▸ DATA EXCERPT:
________________________________________

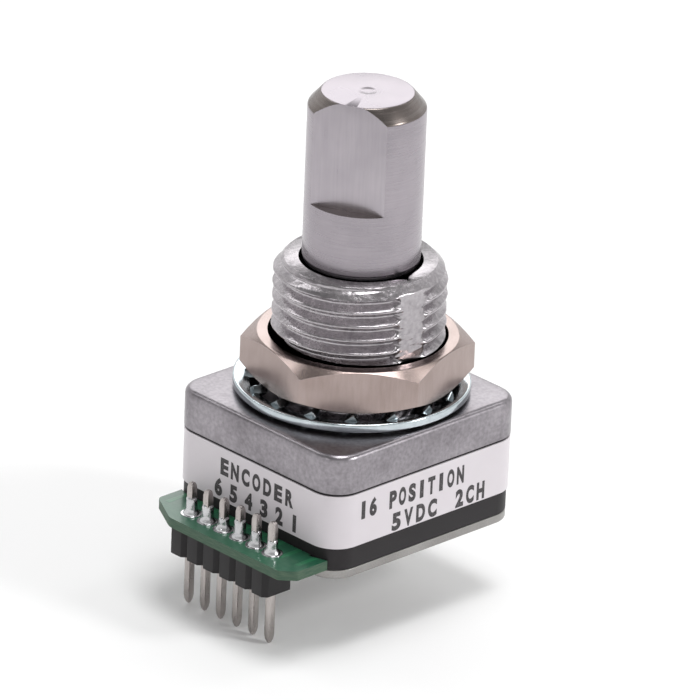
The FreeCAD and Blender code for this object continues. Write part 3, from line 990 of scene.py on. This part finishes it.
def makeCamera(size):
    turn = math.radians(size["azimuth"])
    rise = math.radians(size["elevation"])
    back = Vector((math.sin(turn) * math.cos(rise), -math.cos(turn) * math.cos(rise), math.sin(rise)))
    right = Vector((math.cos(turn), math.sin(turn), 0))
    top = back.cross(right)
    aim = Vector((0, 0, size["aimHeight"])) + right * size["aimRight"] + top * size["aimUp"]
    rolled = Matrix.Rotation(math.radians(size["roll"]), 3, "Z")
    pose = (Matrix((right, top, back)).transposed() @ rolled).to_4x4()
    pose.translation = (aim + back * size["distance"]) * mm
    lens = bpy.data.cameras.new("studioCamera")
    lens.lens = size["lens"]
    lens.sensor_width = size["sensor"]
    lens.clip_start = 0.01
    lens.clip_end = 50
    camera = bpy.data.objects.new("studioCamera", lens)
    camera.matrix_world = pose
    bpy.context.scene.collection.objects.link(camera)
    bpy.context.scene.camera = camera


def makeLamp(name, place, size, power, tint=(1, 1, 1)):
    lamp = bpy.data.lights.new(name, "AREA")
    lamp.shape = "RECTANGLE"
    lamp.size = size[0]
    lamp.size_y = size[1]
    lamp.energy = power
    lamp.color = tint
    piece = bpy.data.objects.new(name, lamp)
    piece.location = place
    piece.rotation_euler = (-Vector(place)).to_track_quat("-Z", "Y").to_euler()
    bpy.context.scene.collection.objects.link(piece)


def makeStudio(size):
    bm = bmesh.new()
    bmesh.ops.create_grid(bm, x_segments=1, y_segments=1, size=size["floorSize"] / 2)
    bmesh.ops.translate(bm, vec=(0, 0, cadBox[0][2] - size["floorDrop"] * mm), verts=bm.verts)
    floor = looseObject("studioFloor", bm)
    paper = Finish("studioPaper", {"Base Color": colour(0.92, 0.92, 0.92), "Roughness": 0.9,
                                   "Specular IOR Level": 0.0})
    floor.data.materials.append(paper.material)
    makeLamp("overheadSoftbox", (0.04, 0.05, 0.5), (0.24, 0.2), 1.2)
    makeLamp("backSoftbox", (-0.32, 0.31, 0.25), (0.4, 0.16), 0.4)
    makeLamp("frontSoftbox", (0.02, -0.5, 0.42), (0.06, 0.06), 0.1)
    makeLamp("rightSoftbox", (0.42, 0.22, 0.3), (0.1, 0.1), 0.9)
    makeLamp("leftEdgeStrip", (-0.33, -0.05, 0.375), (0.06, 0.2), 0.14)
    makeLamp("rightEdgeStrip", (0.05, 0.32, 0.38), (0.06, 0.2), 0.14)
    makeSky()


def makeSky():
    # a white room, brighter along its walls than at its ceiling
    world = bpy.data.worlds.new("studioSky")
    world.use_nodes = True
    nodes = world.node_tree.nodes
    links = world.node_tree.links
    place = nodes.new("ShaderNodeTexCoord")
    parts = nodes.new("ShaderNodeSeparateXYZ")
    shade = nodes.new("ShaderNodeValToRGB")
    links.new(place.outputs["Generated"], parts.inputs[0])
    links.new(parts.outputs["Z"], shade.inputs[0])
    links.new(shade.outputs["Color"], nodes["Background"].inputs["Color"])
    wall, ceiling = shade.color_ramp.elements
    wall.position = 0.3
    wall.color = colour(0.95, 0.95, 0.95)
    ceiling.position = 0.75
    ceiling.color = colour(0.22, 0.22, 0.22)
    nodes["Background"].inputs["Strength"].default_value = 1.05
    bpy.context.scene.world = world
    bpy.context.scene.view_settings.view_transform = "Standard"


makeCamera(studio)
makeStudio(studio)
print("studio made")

________________________________________

▸ YOUR GOAL: Extract all of the material exactly as it is written.

▸ RESPONSE TO THIS EXERCISE:
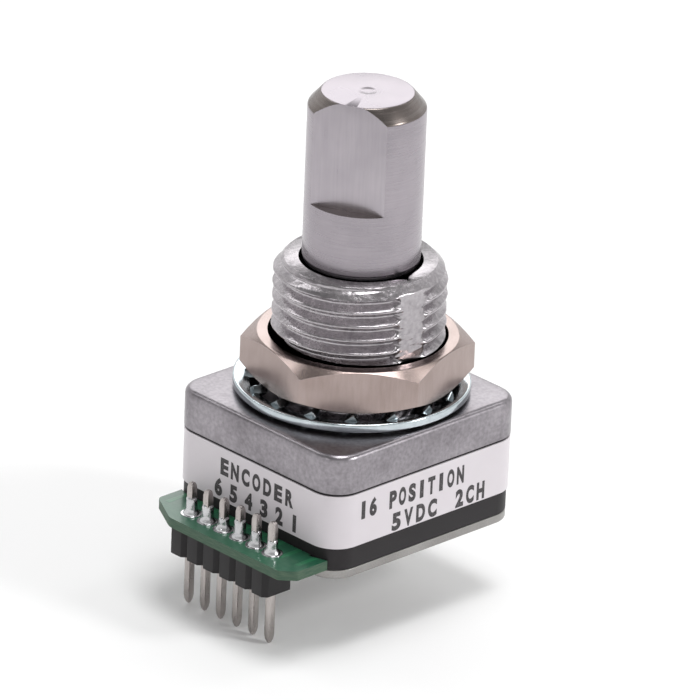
The FreeCAD and Blender code for this object continues. Write part 3, from line 990 of scene.py on. This part finishes it.
def makeCamera(size):
    turn = math.radians(size["azimuth"])
    rise = math.radians(size["elevation"])
    back = Vector((math.sin(turn) * math.cos(rise), -math.cos(turn) * math.cos(rise), math.sin(rise)))
    right = Vector((math.cos(turn), math.sin(turn), 0))
    top = back.cross(right)
    aim = Vector((0, 0, size["aimHeight"])) + right * size["aimRight"] + top * size["aimUp"]
    rolled = Matrix.Rotation(math.radians(size["roll"]), 3, "Z")
    pose = (Matrix((right, top, back)).transposed() @ rolled).to_4x4()
    pose.translation = (aim + back * size["distance"]) * mm
    lens = bpy.data.cameras.new("studioCamera")
    lens.lens = size["lens"]
    lens.sensor_width = size["sensor"]
    lens.clip_start = 0.01
    lens.clip_end = 50
    camera = bpy.data.objects.new("studioCamera", lens)
    camera.matrix_world = pose
    bpy.context.scene.collection.objects.link(camera)
    bpy.context.scene.camera = camera


def makeLamp(name, place, size, power, tint=(1, 1, 1)):
    lamp = bpy.data.lights.new(name, "AREA")
    lamp.shape = "RECTANGLE"
    lamp.size = size[0]
    lamp.size_y = size[1]
    lamp.energy = power
    lamp.color = tint
    piece = bpy.data.objects.new(name, lamp)
    piece.location = place
    piece.rotation_euler = (-Vector(place)).to_track_quat("-Z", "Y").to_euler()
    bpy.context.scene.collection.objects.link(piece)


def makeStudio(size):
    bm = bmesh.new()
    bmesh.ops.create_grid(bm, x_segments=1, y_segments=1, size=size["floorSize"] / 2)
    bmesh.ops.translate(bm, vec=(0, 0, cadBox[0][2] - size["floorDrop"] * mm), verts=bm.verts)
    floor = looseObject("studioFloor", bm)
    paper = Finish("studioPaper", {"Base Color": colour(0.92, 0.92, 0.92), "Roughness": 0.9,
                                   "Specular IOR Level": 0.0})
    floor.data.materials.append(paper.material)
    makeLamp("overheadSoftbox", (0.04, 0.05, 0.5), (0.24, 0.2), 1.2)
    makeLamp("backSoftbox", (-0.32, 0.31, 0.25), (0.4, 0.16), 0.4)
    makeLamp("frontSoftbox", (0.02, -0.5, 0.42), (0.06, 0.06), 0.1)
    makeLamp("rightSoftbox", (0.42, 0.22, 0.3), (0.1, 0.1), 0.9)
    makeLamp("leftEdgeStrip", (-0.33, -0.05, 0.375), (0.06, 0.2), 0.14)
    makeLamp("rightEdgeStrip", (0.05, 0.32, 0.38), (0.06, 0.2), 0.14)
    makeSky()


def makeSky():
    # a white room, brighter along its walls than at its ceiling
    world = bpy.data.worlds.new("studioSky")
    world.use_nodes = True
    nodes = world.node_tree.nodes
    links = world.node_tree.links
    place = nodes.new("ShaderNodeTexCoord")
    parts = nodes.new("ShaderNodeSeparateXYZ")
    shade = nodes.new("ShaderNodeValToRGB")
    links.new(place.outputs["Generated"], parts.inputs[0])
    links.new(parts.outputs["Z"], shade.inputs[0])
    links.new(shade.outputs["Color"], nodes["Background"].inputs["Color"])
    wall, ceiling = shade.color_ramp.elements
    wall.position = 0.3
    wall.color = colour(0.95, 0.95, 0.95)
    ceiling.position = 0.75
    ceiling.color = colour(0.22, 0.22, 0.22)
    nodes["Background"].inputs["Strength"].default_value = 1.05
    bpy.context.scene.world = world
    bpy.context.scene.view_settings.view_transform = "Standard"


makeCamera(studio)
makeStudio(studio)
print("studio made")